Whatever you choose, make sure:

  • Every job is labeled by type (A–E or your own labels)
  • Each job is tied to a specific bay and tech when possible
  • Approvals and parts status are visible at a glance
  • The front desk and techs are looking at the same view

Light digital tools are there to support your map, not replace it. The discipline is what matters.

8. Protect your best capacity from low-value work

In a busy city, it’s easy to fill your best slots with low-margin jobs or work that doesn’t fit your strengths. Over time, that quietly erodes your cash flow and burns out your best techs.
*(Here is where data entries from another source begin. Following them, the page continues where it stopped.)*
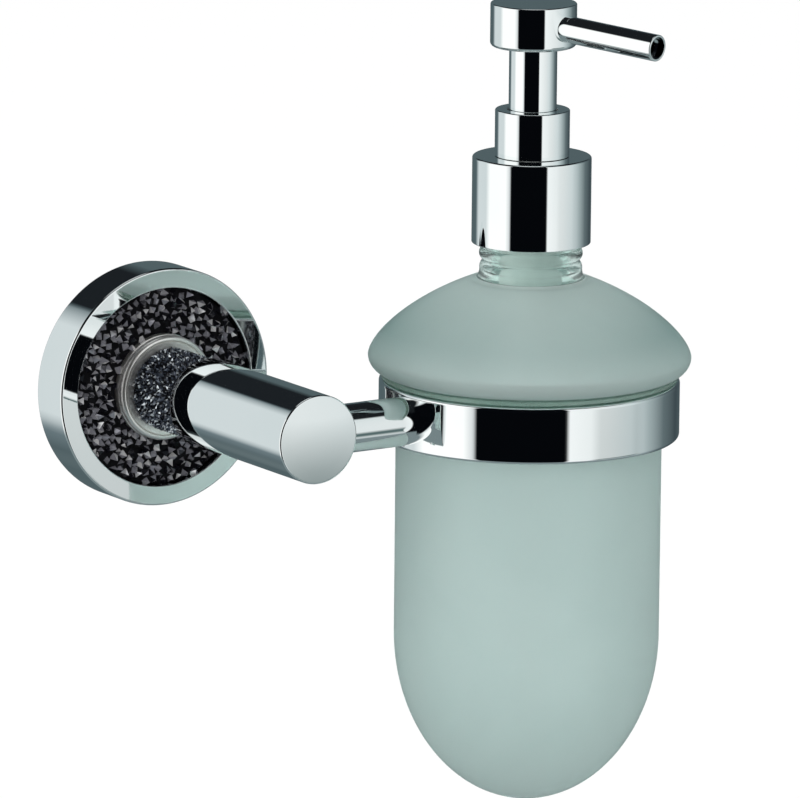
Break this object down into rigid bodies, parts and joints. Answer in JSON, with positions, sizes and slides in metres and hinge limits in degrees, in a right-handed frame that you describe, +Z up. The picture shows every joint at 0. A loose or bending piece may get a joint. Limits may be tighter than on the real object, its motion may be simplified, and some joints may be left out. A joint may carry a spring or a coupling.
{
  "type": "wall mounted soap dispenser",
  "caption": "Wall mounted soap dispenser: a jewelled round wall rosette and chrome arm hold a ring, and in it hangs a frosted glass bottle with a chrome push pump and spout.",
  "frame": {"origin": "centre of the wall plate's back face, on the axis of the stub arm, in the plane of the wall", "axes": "+Z up, -Y out from the wall towards the user, +X along the wall from the rosette towards the bottle"},
  "size_m": [0.143, 0.1211, 0.2099],
  "materials": {
    "chrome": "polished",
    "nickel": "satin warm nickel",
    "zinc_steel": "zinc plated",
    "black_crystal": "faceted black crystal stones",
    "frosted_glass": "frosted body, clear neck",
    "liner_plastic": "translucent",
    "white_plastic": "moulded",
    "gasket_rubber": "matte",
    "stainless": "ground ball"
  },
  "bodies": {
    "wall_mount": {"wall_plate": "zinc_steel", "wall_screw_left": "zinc_steel", "wall_screw_right": "zinc_steel", "rosette_cup": "chrome", "crystal_disc": "black_crystal", "collar_ring": "nickel", "rosette_grub": "zinc_steel", "arm_stud": "zinc_steel", "spacer_tube": "zinc_steel", "crystal_sleeve": "black_crystal", "arm_barrel": "chrome", "side_arm": "chrome", "side_arm_grub": "zinc_steel", "bottle_ring": "chrome", "ring_liner": "liner_plastic", "ring_screw": "zinc_steel"},
    "bottle": {"glass_bottle": "frosted_glass"},
    "pump": {"pump_housing": "white_plastic", "neck_gasket": "gasket_rubber", "dip_tube": "white_plastic", "guide_collar": "chrome", "return_spring": "zinc_steel"},
    "pump_collar": {"screw_collar": "chrome", "collar_insert": "white_plastic"},
    "check_ball": {"inlet_ball": "stainless"},
    "plunger": {"stem": "white_plastic", "piston": "white_plastic", "trim_tube": "chrome"},
    "spray_head": {"pump_head": "chrome", "nozzle": "chrome"}
  },
  "joints": [
    {"name": "bottle_lift", "type": "slide", "parent": "wall_mount", "child": "bottle", "axis": [0, 0, 1], "range_m": [0, 0.115]},
    {"name": "pump_lift", "type": "slide", "parent": "bottle", "child": "pump", "axis": [0, 0, 1], "range_m": [0, 0.00944]},
    {"name": "collar_turn", "type": "hinge", "parent": "pump", "child": "pump_collar", "pos_m": [0.06965, -0.0792, 0.0432], "axis": [0, 0, 1], "range_deg": [0, 810]},
    {"name": "ball_lift", "type": "slide", "parent": "pump", "child": "check_ball", "axis": [0, 0, 1], "range_m": [0, 0.0015]},
    {"name": "plunger_press", "type": "slide", "parent": "pump", "child": "plunger", "axis": [0, 0, 1], "range_m": [-0.014, 0], "stiffness_N_per_m": 600, "springref_m": 0.002, "deforming": ["return_spring"]},
    {"name": "head_swivel", "type": "hinge", "parent": "plunger", "child": "spray_head", "pos_m": [0.06965, -0.0792, 0.0944], "axis": [0, 0, 1], "continuous": true}
  ],
  "couplings": [
    {"joint": "collar_turn", "follows": "pump_lift", "rad_per_m": 1496}
  ]
}
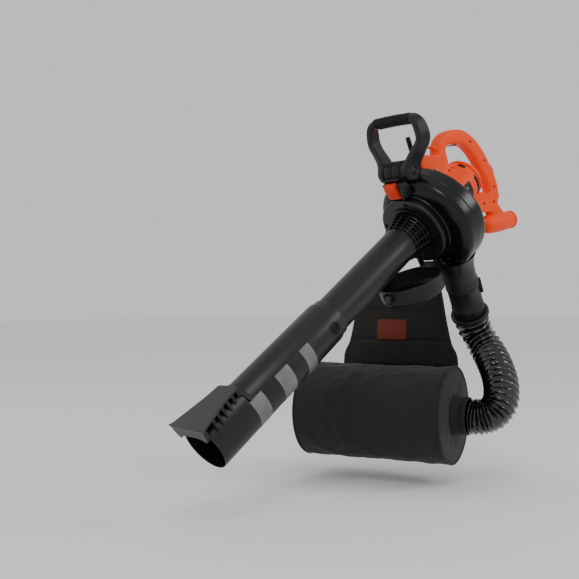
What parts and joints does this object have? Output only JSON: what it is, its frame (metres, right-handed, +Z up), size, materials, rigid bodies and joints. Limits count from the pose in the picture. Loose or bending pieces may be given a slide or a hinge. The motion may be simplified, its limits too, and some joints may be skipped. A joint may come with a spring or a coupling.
{
  "type": "leaf blower",
  "caption": "Corded garden blower vacuum in its vacuum set-up: fan scroll, loop and front handles, two-piece suction tube, corrugated hose and shoulder debris bag.",
  "frame": {"origin": "middle of the main hand grip, on the centre line of the rear loop handle's bar", "axes": "+Z up, +Y to the rear, with the suction tube running forwards and down towards -Y in the X = 0 plane; +X to the side where the outlet neck bulges"},
  "size_m": [0.6337, 1.1969, 0.9723],
  "materials": {
    "orange_abs": "satin moulded",
    "button_orange": "satin moulded",
    "charcoal_plastic": "satin moulded",
    "black_plastic": "satin moulded",
    "black_rubber": "matt",
    "hose_plastic": "gloss blow-moulded",
    "steel": "bright",
    "silver_label": "reflective film",
    "stator_steel": "varnished laminations",
    "copper": "wound copper",
    "carbon": "pressed carbon",
    "bag_fabric": "woven polyester",
    "bag_label": "woven patch"
  },
  "bodies": {
    "root": {"fan_housing_front": "charcoal_plastic", "fan_housing_rear": "charcoal_plastic", "outlet_duct": "charcoal_plastic", "hose_adaptor": "charcoal_plastic", "inlet_flange": "black_plastic", "motor_housing_left": "orange_abs", "motor_housing_right": "orange_abs", "motor_vent_cap": "black_plastic", "side_vent_inserts": "black_plastic", "badge_plate": "silver_label", "front_handle_bracket": "charcoal_plastic", "handle_pivot_pin": "steel", "release_button_spring": "steel", "cord_guard": "black_rubber", "cord_clamp": "black_plastic", "bulb_end_cap": "black_plastic", "switch_body": "charcoal_plastic", "motor_stator": "stator_steel", "bearing_front": "steel", "bearing_rear": "steel", "carbon_brushes": "carbon", "cover_hinge_pin": "steel", "vacuum_hose": "hose_plastic", "bag_cuff": "bag_fabric", "bag_drum": "bag_fabric", "bag_back_panel": "bag_fabric", "bag_zip": "bag_fabric", "shoulder_straps": "bag_fabric", "bag_label": "bag_label", "housing_screws": "steel", "scroll_screws": "steel", "interlock_switch": "black_plastic"},
    "rotor": {"motor_shaft": "steel", "motor_armature": "copper", "commutator": "copper", "fan_impeller": "black_plastic", "impeller_nut": "steel"},
    "front_handle": {"front_handle": "charcoal_plastic", "front_handle_grip": "black_rubber"},
    "release_button": {"handle_release_button": "button_orange"},
    "power_switch": {"power_switch": "black_plastic"},
    "inlet_cover": {"inlet_cover": "charcoal_plastic"},
    "cover_latch": {"cover_latch": "black_plastic"},
    "upper_tube": {"suction_tube_upper": "black_plastic"},
    "lower_tube": {"suction_tube_lower": "black_plastic", "leaf_rake": "black_plastic", "reflective_bands": "silver_label"},
    "tube_button": {"tube_latch_button": "charcoal_plastic"},
    "hose_collar": {"hose_collar": "charcoal_plastic"},
    "zip_puller": {"zip_puller": "steel"}
  },
  "joints": [
    {"name": "rotor_spin", "type": "hinge", "parent": "root", "child": "rotor", "pos_m": [0, -0.20126, -0.15166], "axis": [0, 0.7986, 0.6018], "continuous": true},
    {"name": "front_handle_pivot", "type": "hinge", "parent": "root", "child": "front_handle", "pos_m": [0, -0.34147, -0.05698], "axis": [1, 0, 0], "range_deg": [-30, 55]},
    {"name": "release_button_press", "type": "slide", "parent": "root", "child": "release_button", "axis": [0, 0.7986, 0.6018], "range_m": [0, 0.005], "stiffness_N_per_m": 600, "springref_m": -0.002},
    {"name": "power_switch_rock", "type": "hinge", "parent": "root", "child": "power_switch", "pos_m": [0, 0.03805, -0.02391], "axis": [1, 0, 0], "range_deg": [0, 8]},
    {"name": "inlet_cover_hinge", "type": "hinge", "parent": "root", "child": "inlet_cover", "pos_m": [0, -0.20531, -0.30247], "axis": [1, 0, 0], "range_deg": [-6, 0]},
    {"name": "cover_latch_flip", "type": "hinge", "parent": "inlet_cover", "child": "cover_latch", "pos_m": [0, -0.38329, -0.39759], "axis": [1, 0, 0], "range_deg": [-30, 0]},
    {"name": "tube_twist", "type": "hinge", "parent": "root", "child": "upper_tube", "pos_m": [0, -0.28112, -0.21184], "axis": [0, 0.7986, 0.6018], "range_deg": [0, 20]},
    {"name": "lower_tube_slide", "type": "slide", "parent": "upper_tube", "child": "lower_tube", "axis": [0, -0.7986, -0.6018], "range_m": [0, 0.06]},
    {"name": "tube_button_press", "type": "slide", "parent": "lower_tube", "child": "tube_button", "axis": [-1, 0, 0], "range_m": [0, 0.0025], "stiffness_N_per_m": 500, "springref_m": -0.001},
    {"name": "hose_collar_swivel", "type": "hinge", "parent": "root", "child": "hose_collar", "pos_m": [-0.01074, -0.03152, -0.44338], "axis": [-0.225, 0.5864, -0.7782], "continuous": true},
    {"name": "zip_puller_slide", "type": "slide", "parent": "root", "child": "zip_puller", "axis": [-0.9205, -0.3907, 0], "range_m": [0, 0.34]}
  ]
}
Once your capacity map is in place, look at which job types truly drive margin and which ones are better as fillers or relationship builders. Then, adjust your booking and pricing to reflect that reality:

  • Prioritize high-margin, safety-critical work in your best slots.
  • Use slower periods for chip repairs, re-dos, and lower-margin jobs.
  • Consider minimums or surcharges for work that ties up bays for long periods without matching margin.

This isn’t about turning away customers; it’s about making sure the work that keeps your shop healthy has a protected place on the map.

9. Turn your weekly review into a simple scorecard

Finally, use your capacity map to run a short weekly review. You don’t need a complex dashboard—just a simple scorecard that answers a few key questions:

  • How many jobs of each type did we plan versus complete?
  • Where did we run over capacity, and why?
  • Which days felt calm and which felt chaotic?
  • Did we protect our calibration and complex jobs, or did they get squeezed?

Use this review to make one or two small adjustments each week: shift a block, change a booking rule, or adjust how you handle approvals. Over a few months, you’ll see your weeks get calmer, your techs less burned out, and your cash flow more predictable.

You don’t need more bays first. You need a weekly capacity map that tells the truth about your shop—and a team that uses it every day. Once that’s in place, decisions about adding bays, hiring, or expanding into mobile work become clearer and less risky, because you’re building on a schedule that already works.